Refletir o Que a Criança Sente: O Método Simples que Muda Tudo na Comunicação com os Filhos
- Mady Moreira
- há 11 minutos
- 8 min de leitura

A frase “Eu não consigo fazer isso!” aparece em quase todas as casas com crianças. Umas vezes surge acompanhada de lágrimas, outras vezes vem envolvida num suspiro cansado. Seja como for, costuma acender imediatamente o instinto parental: resolver, corrigir, animar, incentivar, dar soluções.
Mas será que esta resposta rápida funciona?
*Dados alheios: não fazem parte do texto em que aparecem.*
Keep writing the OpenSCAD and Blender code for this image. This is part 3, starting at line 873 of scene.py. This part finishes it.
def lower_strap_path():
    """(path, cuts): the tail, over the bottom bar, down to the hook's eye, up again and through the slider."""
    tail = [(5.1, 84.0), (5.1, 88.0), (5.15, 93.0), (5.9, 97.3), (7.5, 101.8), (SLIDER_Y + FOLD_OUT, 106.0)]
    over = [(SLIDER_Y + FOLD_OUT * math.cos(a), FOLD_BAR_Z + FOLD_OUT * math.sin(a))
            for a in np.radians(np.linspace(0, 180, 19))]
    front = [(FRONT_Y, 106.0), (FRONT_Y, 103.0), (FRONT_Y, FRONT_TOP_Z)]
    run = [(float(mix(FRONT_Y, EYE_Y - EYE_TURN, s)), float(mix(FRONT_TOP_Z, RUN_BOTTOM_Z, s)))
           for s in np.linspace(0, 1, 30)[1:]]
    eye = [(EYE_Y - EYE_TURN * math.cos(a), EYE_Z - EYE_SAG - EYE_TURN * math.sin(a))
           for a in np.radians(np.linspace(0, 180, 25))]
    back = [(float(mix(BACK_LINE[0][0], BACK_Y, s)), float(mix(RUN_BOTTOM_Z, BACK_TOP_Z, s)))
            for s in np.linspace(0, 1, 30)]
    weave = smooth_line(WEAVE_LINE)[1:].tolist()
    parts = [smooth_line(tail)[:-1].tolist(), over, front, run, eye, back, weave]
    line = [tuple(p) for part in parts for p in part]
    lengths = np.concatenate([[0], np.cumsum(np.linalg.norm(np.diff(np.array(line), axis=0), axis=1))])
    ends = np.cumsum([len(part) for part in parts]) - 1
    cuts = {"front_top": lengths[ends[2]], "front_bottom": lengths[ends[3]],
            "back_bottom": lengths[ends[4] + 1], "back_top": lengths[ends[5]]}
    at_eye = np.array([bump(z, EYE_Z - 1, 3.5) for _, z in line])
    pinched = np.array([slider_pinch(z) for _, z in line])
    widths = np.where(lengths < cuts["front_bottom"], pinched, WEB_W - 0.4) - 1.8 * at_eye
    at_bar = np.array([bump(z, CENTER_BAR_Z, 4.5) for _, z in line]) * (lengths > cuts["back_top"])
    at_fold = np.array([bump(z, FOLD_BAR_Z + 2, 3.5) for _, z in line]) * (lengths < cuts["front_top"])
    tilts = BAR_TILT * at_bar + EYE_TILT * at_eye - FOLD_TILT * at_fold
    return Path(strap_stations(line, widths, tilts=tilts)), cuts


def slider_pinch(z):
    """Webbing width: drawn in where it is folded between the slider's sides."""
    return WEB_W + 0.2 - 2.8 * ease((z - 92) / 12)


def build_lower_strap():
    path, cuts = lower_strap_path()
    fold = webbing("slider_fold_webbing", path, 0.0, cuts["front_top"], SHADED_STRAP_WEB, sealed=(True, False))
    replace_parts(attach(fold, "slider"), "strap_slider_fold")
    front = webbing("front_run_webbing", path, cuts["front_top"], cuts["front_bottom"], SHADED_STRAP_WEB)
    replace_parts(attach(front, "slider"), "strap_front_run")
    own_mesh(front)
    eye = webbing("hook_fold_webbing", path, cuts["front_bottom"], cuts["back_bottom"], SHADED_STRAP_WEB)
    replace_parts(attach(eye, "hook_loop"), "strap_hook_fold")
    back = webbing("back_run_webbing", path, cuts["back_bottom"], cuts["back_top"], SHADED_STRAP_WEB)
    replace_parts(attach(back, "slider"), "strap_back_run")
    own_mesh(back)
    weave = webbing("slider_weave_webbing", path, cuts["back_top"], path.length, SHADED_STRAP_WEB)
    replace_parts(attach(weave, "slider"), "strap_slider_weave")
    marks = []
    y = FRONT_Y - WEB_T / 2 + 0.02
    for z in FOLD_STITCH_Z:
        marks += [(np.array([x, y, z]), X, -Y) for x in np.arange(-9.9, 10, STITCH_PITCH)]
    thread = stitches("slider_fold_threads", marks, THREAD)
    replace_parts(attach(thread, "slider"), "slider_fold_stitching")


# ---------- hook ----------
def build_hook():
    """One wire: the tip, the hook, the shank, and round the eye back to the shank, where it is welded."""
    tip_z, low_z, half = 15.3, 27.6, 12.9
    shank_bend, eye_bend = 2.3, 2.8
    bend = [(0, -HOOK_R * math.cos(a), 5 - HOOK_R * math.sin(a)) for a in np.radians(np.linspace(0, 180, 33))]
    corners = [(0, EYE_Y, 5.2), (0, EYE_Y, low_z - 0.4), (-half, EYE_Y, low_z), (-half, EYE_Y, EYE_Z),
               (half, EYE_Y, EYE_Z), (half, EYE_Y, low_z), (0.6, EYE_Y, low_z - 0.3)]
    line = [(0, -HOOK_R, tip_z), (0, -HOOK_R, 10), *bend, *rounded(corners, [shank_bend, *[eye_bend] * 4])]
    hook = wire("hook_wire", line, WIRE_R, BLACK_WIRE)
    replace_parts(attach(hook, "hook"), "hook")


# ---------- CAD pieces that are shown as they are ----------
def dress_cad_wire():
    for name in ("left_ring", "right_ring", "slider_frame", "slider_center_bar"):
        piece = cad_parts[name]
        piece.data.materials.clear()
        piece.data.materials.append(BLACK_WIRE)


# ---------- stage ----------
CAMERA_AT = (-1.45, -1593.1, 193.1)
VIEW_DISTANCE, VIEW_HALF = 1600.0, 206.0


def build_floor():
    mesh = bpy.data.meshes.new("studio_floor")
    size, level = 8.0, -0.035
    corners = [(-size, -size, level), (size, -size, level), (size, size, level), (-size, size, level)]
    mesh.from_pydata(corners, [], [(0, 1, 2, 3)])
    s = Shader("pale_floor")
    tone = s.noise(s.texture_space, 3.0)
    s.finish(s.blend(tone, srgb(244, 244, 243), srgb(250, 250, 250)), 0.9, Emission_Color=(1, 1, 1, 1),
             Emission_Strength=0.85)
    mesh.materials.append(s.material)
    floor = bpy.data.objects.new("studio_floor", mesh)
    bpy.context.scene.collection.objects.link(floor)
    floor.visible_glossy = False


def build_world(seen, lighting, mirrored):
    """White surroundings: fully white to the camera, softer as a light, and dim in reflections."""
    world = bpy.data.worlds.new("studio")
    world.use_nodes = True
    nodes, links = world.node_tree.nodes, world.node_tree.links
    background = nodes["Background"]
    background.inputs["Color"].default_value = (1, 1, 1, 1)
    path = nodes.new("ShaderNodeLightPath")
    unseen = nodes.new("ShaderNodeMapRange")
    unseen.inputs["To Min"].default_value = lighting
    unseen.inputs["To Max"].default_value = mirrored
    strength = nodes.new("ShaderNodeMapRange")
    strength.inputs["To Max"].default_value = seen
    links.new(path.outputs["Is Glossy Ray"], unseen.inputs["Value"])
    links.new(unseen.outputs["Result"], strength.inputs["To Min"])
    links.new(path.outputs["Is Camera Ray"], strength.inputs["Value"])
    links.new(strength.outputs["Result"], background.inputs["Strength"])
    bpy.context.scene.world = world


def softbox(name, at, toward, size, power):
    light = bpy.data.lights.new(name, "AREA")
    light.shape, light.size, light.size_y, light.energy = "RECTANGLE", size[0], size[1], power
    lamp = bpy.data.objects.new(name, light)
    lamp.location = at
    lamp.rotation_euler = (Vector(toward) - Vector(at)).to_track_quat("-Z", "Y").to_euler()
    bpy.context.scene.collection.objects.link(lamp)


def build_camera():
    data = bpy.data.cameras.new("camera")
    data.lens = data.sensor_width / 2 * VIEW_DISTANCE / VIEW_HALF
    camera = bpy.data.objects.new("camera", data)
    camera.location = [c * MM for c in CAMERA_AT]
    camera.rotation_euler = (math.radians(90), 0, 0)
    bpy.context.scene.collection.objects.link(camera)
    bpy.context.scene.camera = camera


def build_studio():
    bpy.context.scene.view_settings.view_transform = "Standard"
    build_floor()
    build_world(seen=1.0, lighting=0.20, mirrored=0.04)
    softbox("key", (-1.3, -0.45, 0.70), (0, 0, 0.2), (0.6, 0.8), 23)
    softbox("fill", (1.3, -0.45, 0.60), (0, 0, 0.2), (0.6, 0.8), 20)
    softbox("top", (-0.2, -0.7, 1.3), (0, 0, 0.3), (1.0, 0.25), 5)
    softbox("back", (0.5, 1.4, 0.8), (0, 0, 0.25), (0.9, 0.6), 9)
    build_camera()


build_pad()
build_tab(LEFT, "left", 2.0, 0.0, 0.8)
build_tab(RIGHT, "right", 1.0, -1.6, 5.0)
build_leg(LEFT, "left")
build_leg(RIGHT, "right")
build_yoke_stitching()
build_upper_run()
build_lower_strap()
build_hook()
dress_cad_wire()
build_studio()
Ou será que, sem percebermos, interrompe exatamente aquilo que a criança estava a tentar comunicar?
É aqui que entra o poder de refletir o que a criança sente — uma habilidade simples, mas transformadora, que ajuda o teu filho a sentir-se realmente ouvido, compreendido e emocionalmente seguro. É esse tipo de segurança que abre portas para conversas mais profundas e relações mais fortes ao longo da vida.
Neste artigo, vamos explorar por que razão a reflexão emocional é tão poderosa, como aplicá-la no dia a dia, o que a ciência diz sobre ela e que impacto real tem no comportamento das crianças.
Uma ferramenta pequena. Um efeito gigante.
Porque Reflexão Emocional Faz a Diferença
A maioria de nós cresceu numa cultura que valorizava rapidez, frases motivacionais e correções imediatas.
Por isso, quando ouvimos o nosso filho dizer:
“Eu não consigo.”
“Eles não quiseram brincar comigo.”
“Foi horrível.”
“Estou farto disto.”
a resposta automática tende a ser algo como:
— Claro que consegues!
— Não fiques assim, isso não é nada!
— Tens de tentar outra vez.
— Não chores.
— Isso passa.
São frases bem-intencionadas, claro. Nenhum pai fala assim por falta de amor — fala porque quer aliviar o sofrimento o mais depressa possível.
Mas há um problema escondido aqui: resolver depressa demais impede a criança de expressar o que sente e, muitas vezes, faz com que ela se feche ainda mais.
A criança não precisa primeiro de soluções.
Precisa primeiro de ser compreendida.
É como tentar construir uma casa começando pelo telhado.
O sentimento é a fundação. A solução é o telhado.
O que é, afinal, refletir o que a criança sente?
Refletir é descrever de volta aquilo que ouves, numa linguagem simples e sem julgamento. É como segurar um espelho emocional para a criança.
Quando ela diz:
“Eu não consigo fazer isto.”
Em vez de corrigires ("consegues sim!")refletes:
“Parece-te mesmo difícil neste momento.”
Ou:
“Estás frustrado com isto.”
Ou:
“Isso deixou-te chateado, não foi?”
Não é repetir as palavras.
É captar o sentido emocional.
É mostrar que estás a ouvir não apenas com os ouvidos, mas também com o coração.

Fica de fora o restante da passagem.